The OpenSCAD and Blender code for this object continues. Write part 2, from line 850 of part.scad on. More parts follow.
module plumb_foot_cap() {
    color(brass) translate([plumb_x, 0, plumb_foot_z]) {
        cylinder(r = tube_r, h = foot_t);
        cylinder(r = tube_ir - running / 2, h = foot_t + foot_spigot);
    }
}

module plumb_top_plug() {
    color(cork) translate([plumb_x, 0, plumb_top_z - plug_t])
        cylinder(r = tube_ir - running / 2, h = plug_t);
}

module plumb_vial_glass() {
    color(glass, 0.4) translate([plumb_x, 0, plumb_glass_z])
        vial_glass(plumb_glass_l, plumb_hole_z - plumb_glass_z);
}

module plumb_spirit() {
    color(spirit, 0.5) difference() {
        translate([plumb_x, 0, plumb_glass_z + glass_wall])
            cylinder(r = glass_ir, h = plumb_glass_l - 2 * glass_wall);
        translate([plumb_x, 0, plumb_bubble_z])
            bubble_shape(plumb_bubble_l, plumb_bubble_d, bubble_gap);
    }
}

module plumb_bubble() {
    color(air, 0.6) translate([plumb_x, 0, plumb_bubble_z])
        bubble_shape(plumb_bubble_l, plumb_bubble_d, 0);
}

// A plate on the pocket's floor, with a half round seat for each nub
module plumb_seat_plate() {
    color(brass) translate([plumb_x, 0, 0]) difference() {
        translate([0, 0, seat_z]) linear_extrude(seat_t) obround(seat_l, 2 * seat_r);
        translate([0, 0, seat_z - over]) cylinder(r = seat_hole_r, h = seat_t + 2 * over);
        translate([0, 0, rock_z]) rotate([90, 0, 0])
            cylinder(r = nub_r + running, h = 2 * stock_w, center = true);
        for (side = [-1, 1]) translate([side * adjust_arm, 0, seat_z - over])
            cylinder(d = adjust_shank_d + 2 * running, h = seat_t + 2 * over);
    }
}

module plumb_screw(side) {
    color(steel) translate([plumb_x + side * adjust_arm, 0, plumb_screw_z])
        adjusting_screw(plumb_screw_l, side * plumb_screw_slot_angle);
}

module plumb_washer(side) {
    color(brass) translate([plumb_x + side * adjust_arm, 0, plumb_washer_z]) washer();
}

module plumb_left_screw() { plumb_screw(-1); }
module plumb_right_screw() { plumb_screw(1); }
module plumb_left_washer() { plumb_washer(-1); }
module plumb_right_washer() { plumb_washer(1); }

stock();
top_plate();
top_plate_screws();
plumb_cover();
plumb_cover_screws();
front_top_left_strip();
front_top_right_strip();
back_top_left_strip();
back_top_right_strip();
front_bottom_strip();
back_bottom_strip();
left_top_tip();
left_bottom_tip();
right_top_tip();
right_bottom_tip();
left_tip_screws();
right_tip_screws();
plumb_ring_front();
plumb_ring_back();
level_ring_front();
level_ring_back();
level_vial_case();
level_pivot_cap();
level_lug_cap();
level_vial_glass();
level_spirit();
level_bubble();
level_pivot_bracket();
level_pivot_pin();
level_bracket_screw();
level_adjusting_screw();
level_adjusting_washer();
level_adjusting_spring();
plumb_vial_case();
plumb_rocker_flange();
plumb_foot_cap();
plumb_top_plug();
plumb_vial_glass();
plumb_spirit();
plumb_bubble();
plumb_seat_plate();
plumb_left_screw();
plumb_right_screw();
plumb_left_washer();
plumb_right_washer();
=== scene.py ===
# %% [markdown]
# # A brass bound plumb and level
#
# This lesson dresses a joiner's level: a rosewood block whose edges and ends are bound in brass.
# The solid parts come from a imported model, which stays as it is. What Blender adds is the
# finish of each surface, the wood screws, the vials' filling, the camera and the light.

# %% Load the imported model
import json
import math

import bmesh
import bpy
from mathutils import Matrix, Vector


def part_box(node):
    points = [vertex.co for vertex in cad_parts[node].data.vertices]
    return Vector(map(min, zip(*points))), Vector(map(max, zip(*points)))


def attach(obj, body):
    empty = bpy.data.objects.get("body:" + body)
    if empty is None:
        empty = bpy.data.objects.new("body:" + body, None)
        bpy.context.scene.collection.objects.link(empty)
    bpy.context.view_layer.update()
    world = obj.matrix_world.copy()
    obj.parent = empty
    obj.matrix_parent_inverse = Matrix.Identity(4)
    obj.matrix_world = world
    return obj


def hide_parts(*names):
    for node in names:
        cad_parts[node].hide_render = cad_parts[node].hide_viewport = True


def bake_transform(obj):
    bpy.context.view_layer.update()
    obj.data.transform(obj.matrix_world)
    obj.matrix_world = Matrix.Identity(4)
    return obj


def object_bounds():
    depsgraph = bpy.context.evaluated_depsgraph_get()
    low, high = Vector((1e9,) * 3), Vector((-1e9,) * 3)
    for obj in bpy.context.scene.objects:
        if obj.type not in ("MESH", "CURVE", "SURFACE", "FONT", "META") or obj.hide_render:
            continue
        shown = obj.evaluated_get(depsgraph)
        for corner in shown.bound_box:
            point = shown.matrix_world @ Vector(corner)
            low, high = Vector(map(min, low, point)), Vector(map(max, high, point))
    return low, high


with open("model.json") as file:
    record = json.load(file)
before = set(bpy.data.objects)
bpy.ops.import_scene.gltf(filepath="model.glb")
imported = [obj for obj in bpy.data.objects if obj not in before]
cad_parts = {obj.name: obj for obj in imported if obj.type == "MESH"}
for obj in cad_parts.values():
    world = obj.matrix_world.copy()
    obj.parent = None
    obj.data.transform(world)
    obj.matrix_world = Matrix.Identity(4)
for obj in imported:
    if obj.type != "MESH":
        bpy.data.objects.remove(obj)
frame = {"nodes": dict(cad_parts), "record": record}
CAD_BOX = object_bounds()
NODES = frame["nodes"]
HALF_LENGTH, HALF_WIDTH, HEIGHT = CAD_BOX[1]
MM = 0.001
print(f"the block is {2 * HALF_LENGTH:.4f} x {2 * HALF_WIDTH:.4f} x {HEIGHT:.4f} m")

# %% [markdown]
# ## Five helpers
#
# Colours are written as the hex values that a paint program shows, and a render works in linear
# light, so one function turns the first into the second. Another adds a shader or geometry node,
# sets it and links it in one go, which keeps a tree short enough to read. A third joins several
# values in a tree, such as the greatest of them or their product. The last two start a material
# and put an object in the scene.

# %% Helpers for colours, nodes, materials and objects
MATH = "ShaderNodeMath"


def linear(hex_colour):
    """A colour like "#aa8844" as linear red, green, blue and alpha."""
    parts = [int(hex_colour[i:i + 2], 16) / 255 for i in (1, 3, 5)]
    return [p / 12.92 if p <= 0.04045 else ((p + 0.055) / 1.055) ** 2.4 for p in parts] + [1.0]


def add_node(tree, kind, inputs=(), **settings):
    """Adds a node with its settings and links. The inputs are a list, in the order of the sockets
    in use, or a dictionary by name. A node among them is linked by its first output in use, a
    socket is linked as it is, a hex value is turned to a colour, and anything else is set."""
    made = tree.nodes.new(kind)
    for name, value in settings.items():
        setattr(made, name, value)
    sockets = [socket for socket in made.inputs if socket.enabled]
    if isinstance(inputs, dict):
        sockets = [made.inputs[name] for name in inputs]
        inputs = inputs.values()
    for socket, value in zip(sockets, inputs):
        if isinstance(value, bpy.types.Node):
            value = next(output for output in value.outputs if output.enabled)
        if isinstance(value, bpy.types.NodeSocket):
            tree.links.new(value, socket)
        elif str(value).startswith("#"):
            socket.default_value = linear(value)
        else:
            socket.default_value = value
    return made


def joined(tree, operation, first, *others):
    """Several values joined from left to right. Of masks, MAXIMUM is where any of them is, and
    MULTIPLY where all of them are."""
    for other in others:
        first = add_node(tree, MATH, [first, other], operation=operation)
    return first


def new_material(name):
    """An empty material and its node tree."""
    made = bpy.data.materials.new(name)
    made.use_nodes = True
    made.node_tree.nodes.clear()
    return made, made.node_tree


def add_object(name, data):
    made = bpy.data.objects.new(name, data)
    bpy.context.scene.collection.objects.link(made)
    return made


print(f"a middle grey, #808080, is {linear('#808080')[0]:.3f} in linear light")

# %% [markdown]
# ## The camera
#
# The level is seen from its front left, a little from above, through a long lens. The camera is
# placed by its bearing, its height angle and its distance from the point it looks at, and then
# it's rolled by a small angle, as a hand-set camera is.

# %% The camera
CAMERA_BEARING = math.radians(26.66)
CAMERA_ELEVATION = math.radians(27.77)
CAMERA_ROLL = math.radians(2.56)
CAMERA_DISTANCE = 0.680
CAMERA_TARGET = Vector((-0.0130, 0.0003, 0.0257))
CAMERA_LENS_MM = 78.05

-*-

• **Written instruction**
Output exactly the lines of the material above from the one containing "plumb_rocker_flange();" up to and including the one containing "# finish of".

• **Solution for this problem**
plumb_rocker_flange();
plumb_foot_cap();
plumb_top_plug();
plumb_vial_glass();
plumb_spirit();
plumb_bubble();
plumb_seat_plate();
plumb_left_screw();
plumb_right_screw();
plumb_left_washer();
plumb_right_washer();
=== scene.py ===
# %% [markdown]
# # A brass bound plumb and level
#
# This lesson dresses a joiner's level: a rosewood block whose edges and ends are bound in brass.
# The solid parts come from a imported model, which stays as it is. What Blender adds is the
# finish of each surface, the wood screws, the vials' filling, the camera and the light.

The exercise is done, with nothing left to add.